## TASK INSTRUCTIONS
Extract exactly those lines that lie between the start of the material and the line with "CLEAR = 0.006", including both boundary lines and no others.

• • • • • • •

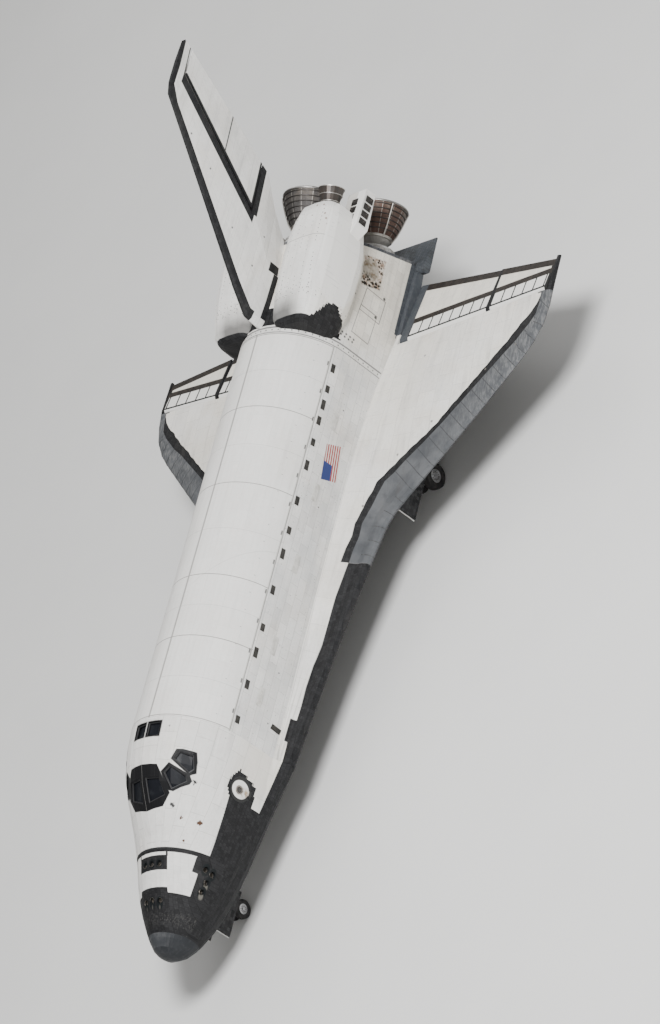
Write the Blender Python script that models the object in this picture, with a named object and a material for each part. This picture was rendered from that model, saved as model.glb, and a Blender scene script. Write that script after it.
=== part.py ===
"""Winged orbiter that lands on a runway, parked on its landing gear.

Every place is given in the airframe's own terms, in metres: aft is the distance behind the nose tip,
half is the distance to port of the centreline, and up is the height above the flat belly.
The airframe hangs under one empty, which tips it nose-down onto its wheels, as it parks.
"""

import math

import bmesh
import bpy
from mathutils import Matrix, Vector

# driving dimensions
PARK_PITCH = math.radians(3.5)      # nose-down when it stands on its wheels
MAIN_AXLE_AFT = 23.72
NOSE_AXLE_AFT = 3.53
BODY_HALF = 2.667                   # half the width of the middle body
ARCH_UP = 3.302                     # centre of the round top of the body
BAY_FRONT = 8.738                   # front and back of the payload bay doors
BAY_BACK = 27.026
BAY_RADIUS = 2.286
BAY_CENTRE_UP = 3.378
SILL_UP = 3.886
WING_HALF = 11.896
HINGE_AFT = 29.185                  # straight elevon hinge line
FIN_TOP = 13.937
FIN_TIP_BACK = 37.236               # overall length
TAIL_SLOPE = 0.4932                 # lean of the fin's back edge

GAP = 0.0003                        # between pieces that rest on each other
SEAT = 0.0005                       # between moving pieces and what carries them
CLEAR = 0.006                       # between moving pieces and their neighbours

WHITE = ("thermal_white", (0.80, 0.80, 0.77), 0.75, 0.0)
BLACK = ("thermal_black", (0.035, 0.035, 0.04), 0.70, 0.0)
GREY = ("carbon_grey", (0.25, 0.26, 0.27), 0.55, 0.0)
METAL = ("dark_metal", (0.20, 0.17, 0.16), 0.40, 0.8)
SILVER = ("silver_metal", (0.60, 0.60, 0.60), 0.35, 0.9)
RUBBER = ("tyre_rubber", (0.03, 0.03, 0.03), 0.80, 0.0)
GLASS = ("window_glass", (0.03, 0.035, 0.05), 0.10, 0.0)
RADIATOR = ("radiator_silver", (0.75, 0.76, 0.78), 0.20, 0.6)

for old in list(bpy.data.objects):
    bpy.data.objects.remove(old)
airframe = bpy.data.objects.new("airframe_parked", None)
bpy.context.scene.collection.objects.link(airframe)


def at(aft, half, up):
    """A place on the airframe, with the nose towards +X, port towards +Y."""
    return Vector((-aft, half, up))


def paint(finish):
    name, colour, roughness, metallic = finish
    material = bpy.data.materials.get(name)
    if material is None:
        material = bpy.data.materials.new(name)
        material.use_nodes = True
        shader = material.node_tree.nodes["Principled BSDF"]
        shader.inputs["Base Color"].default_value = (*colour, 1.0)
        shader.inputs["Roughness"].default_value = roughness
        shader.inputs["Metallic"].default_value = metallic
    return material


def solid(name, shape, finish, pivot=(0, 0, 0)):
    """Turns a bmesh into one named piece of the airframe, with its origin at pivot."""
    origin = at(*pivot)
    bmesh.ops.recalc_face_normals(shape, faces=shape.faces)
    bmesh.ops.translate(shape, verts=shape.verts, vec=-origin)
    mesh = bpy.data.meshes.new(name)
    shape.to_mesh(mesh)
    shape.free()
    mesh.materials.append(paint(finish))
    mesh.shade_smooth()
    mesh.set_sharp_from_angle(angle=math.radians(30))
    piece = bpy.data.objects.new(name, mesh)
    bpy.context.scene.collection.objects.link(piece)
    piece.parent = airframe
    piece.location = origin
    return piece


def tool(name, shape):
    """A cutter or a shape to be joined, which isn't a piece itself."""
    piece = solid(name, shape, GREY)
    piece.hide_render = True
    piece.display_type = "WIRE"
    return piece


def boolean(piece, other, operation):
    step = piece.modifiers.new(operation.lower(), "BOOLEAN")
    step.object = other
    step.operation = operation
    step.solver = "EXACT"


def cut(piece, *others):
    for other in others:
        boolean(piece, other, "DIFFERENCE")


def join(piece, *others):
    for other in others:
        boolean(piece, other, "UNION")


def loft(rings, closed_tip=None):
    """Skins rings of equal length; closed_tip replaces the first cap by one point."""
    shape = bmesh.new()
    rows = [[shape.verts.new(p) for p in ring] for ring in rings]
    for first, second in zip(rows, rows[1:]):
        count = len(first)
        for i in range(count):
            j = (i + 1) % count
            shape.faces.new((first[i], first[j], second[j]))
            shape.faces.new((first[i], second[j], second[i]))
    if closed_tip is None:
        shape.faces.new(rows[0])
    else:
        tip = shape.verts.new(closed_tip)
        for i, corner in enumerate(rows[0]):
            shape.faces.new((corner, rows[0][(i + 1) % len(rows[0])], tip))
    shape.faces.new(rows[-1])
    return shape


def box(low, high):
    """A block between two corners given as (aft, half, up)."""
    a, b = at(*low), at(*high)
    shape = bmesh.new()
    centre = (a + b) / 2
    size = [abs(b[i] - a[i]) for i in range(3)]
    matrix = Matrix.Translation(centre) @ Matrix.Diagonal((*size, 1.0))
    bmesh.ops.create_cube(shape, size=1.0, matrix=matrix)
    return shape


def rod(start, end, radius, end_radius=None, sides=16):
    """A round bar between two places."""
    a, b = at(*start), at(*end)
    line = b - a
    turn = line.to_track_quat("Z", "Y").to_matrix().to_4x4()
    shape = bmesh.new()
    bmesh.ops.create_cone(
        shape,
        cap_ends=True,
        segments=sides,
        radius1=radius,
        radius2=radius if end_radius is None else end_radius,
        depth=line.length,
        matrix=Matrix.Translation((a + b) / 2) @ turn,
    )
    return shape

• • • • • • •

## THE ANSWER
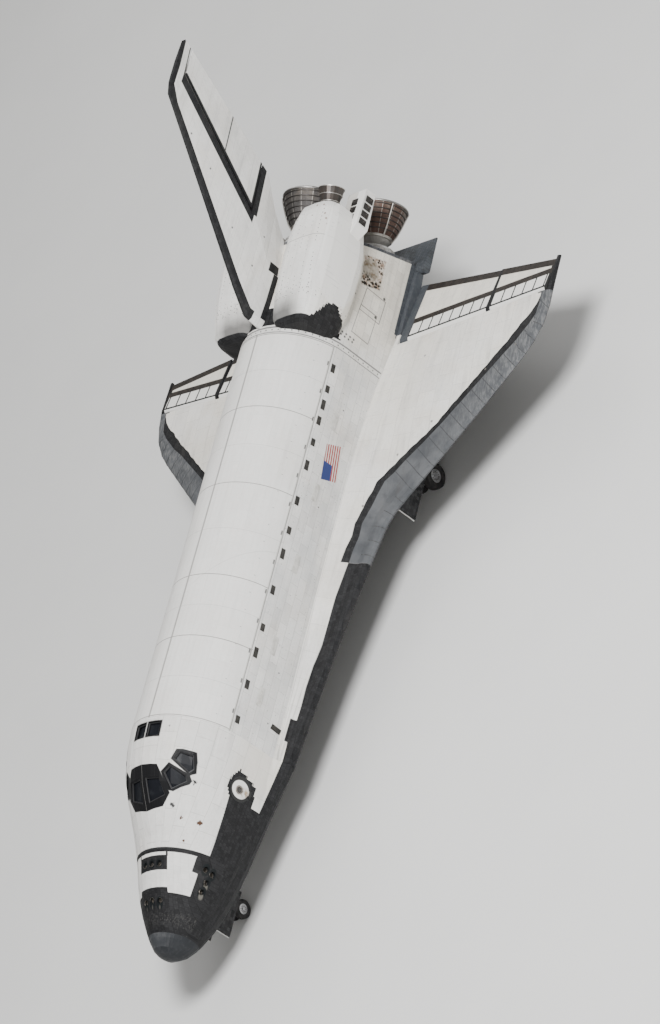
Write the Blender Python script that models the object in this picture, with a named object and a material for each part. This picture was rendered from that model, saved as model.glb, and a Blender scene script. Write that script after it.
=== part.py ===
"""Winged orbiter that lands on a runway, parked on its landing gear.

Every place is given in the airframe's own terms, in metres: aft is the distance behind the nose tip,
half is the distance to port of the centreline, and up is the height above the flat belly.
The airframe hangs under one empty, which tips it nose-down onto its wheels, as it parks.
"""

import math

import bmesh
import bpy
from mathutils import Matrix, Vector

# driving dimensions
PARK_PITCH = math.radians(3.5)      # nose-down when it stands on its wheels
MAIN_AXLE_AFT = 23.72
NOSE_AXLE_AFT = 3.53
BODY_HALF = 2.667                   # half the width of the middle body
ARCH_UP = 3.302                     # centre of the round top of the body
BAY_FRONT = 8.738                   # front and back of the payload bay doors
BAY_BACK = 27.026
BAY_RADIUS = 2.286
BAY_CENTRE_UP = 3.378
SILL_UP = 3.886
WING_HALF = 11.896
HINGE_AFT = 29.185                  # straight elevon hinge line
FIN_TOP = 13.937
FIN_TIP_BACK = 37.236               # overall length
TAIL_SLOPE = 0.4932                 # lean of the fin's back edge

GAP = 0.0003                        # between pieces that rest on each other
SEAT = 0.0005                       # between moving pieces and what carries them
CLEAR = 0.006                       # between moving pieces and their neighbours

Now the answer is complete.